In questa ricerca, almeno in un primo approccio di sintesi, si ignorano tutte le particolarità a meso e microscala, al fine di avere un'immagine unitaria dell'evolvere dei fenomeni a scala planetaria. Una volta raggiunta tale conoscenza, si cerca di dedurre i comportamenti climatici veri e propri, e cioè in primo luogo la distribuzione della temperatura e delle precipitazioni. In questi modelli s'inseriscono i caratteri essenziali dell'atmosfera a vari livelli (per es. al suolo, a 500 e a 300 mb, o un numero maggiore di livelli quando si vuole ottenere un dettaglio maggiore nei risultati), l'energia solare e le sue vicende nell'atmosfera, l'albedo delle aree continentali, dei mari e delle zone glacializzate, l'influenza delle grandi catene montuose (soprattutto se di direzione meridiana) sulla circolazione atmosferica, ancora una volta con ricchezza tanto maggiore di particolari quanto più sofisticati sono i modelli che si vuole realizzare. Una volta inseriti nel modello (che si imposta con l'ausilio di grandi elaboratori elettronici) questi elementi e le leggi fisiche fondamentali cui obbediscono i moti atmosferici, si ottiene quel quadro d'insieme della dinamica atmosferica che si voleva appunto compendiare; ma è anche possibile − aggiungendo o togliendo qualche parametro o variandone i valori numerici − avere un'idea dell'evoluzione lenta dei più importanti elementi del clima nelle condizioni ipotizzate dal modello stesso.
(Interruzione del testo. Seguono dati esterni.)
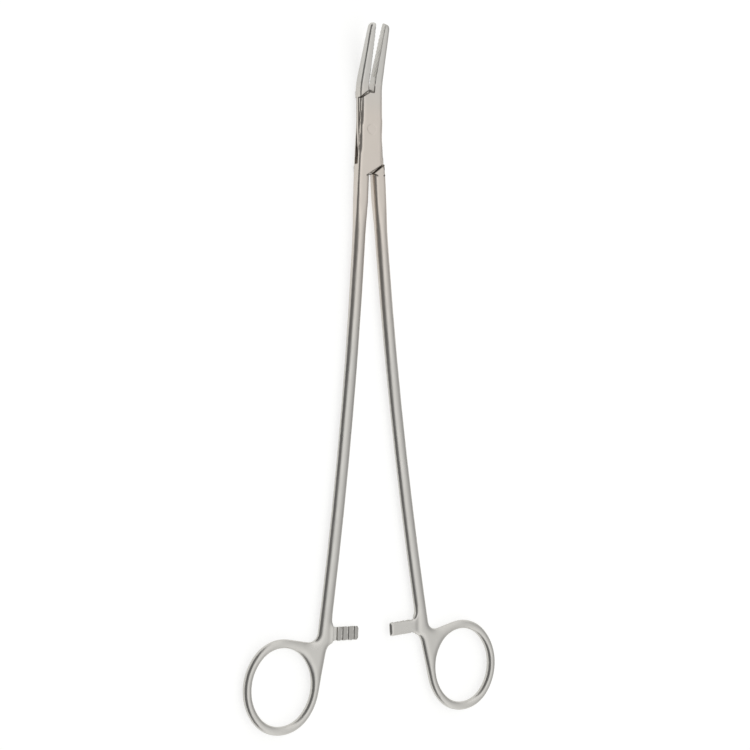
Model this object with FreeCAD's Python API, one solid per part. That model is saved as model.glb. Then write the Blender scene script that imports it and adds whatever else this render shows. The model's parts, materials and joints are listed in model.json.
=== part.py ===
"""Long box-lock needle holder with angled jaws, modelled lying flat.

The X axis points across the instrument, +Y runs along it towards the jaw tips and +Z points out of the
face that looks up.  The origin is on the hinge axis, at the underside of the box.  Both halves start as the
same forged blank, mirrored.  One is slotted to make the box, the other is thinned to a tongue that fills the
slot, and a riveted pin holds them.  Everything is drawn with the jaws closed, and each half is then turned
by half of the opening that the instrument is shown at.
"""
import FreeCAD, Part

import math
import os

from FreeCAD import Vector

# Driving dimensions, in millimetres and degrees

opening_shown = 5.4          # angle between the halves as shown, 0 with the tips closed

# Places along the instrument, from the hinge axis
tip_y = 39.9                 # jaw tips
serration_start_y = 20.5     # where the cross-cut biting face begins
upper_joint_y = 15.2         # shoulder joint above the hinge, on the centre line
lower_joint_y = -17.0        # shoulder joint below the hinge, on the centre line
shoulder_slope = 34.0        # slope of the four shoulder faces
shank_top_y = -28.0          # where the box has narrowed to the shank
shank_low_y = -184.0         # just above the ratchet
ring_y = -214.7              # centre of the finger ring

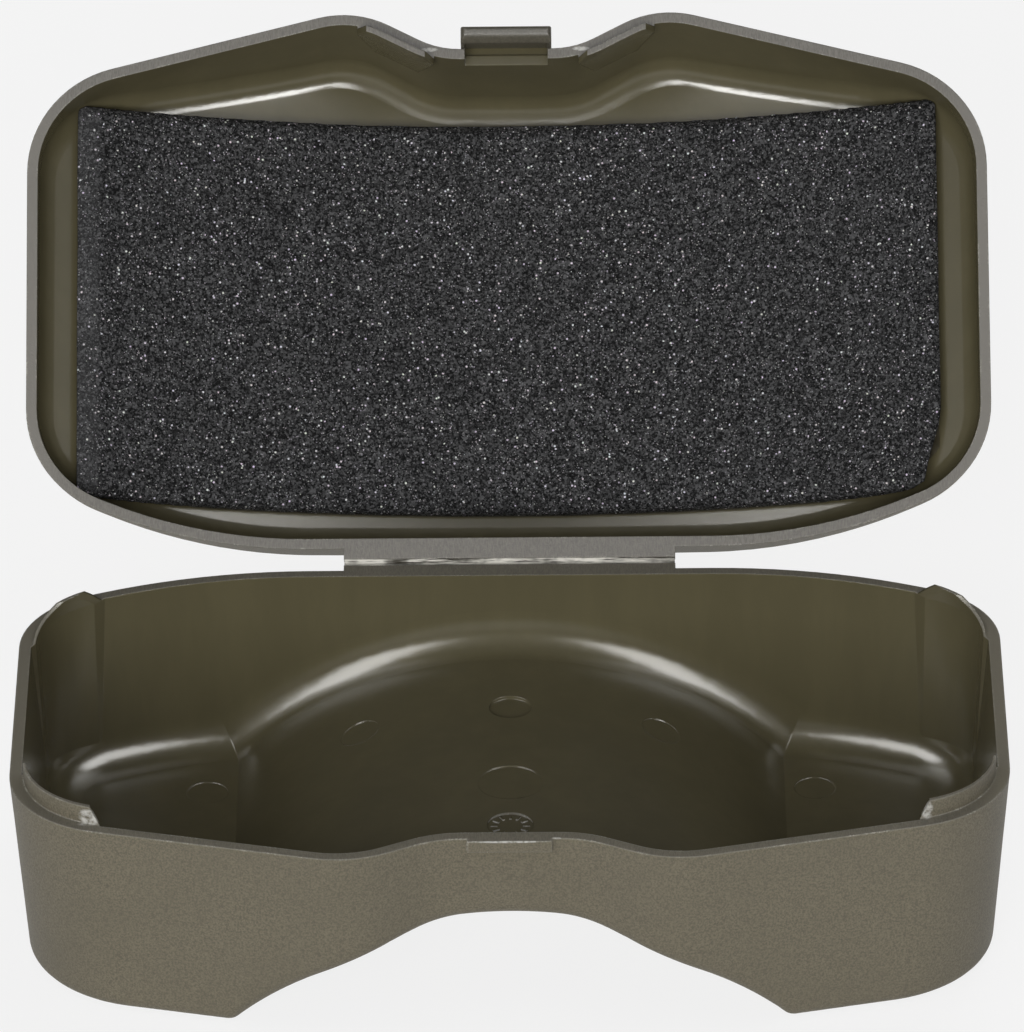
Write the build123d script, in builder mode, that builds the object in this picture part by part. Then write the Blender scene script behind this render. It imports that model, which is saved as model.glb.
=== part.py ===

Con questi aggiustamenti non solo si riesce a migliorare la bontà del modello attraverso il confronto con le condizioni reali, ma si può anche conoscere quali modificazioni intervengono quando si abbia un cambiamento nelle condizioni di partenza: per es., si può prevedere o almeno ipotizzare quali saranno le condizioni climatiche della Terra (e anche delle singole fasce di latitudine) con una concentrazione dell'anidride carbonica che arrivi a 400 parti per milione o anche a 500 ppm, oppure nel caso in cui l'albedo terrestre cambi in maniera sensibile per l'intensificarsi del processo di desertificazione dei continenti.
Per concludere, la tendenza emersa con maggiore evidenza in questi ultimi due decenni è quella dello studio del clima in funzione della vita e delle attività dell'uomo. Si è infatti imposta la necessità di prendere le mosse da un'approfondita conoscenza delle condizioni climatiche nella progettazione e nella programmazione di varie attività, da un lato per rendere più funzionali le nostre realizzazioni e dall'altro per non recare guasti all'ambiente. Anche i frequenti tentativi, effettuati con l'ausilio di modelli, di prevedere i possibili mutamenti climatici derivanti dalle variazioni nella concentrazione dell'ozono e dell'anidride carbonica nell'atmosfera − testimonianza di una viva preoccupazione − devono essere considerati nel più vasto quadro dei rapporti tra clima e uomo.
Bibl.: J. T. Houghton, The global climate, Cambridge 1984; M. Pinna, La storia del clima, Roma 1984; E. Rosini, Nuovi orizzonti della climatologia, Napoli 1985.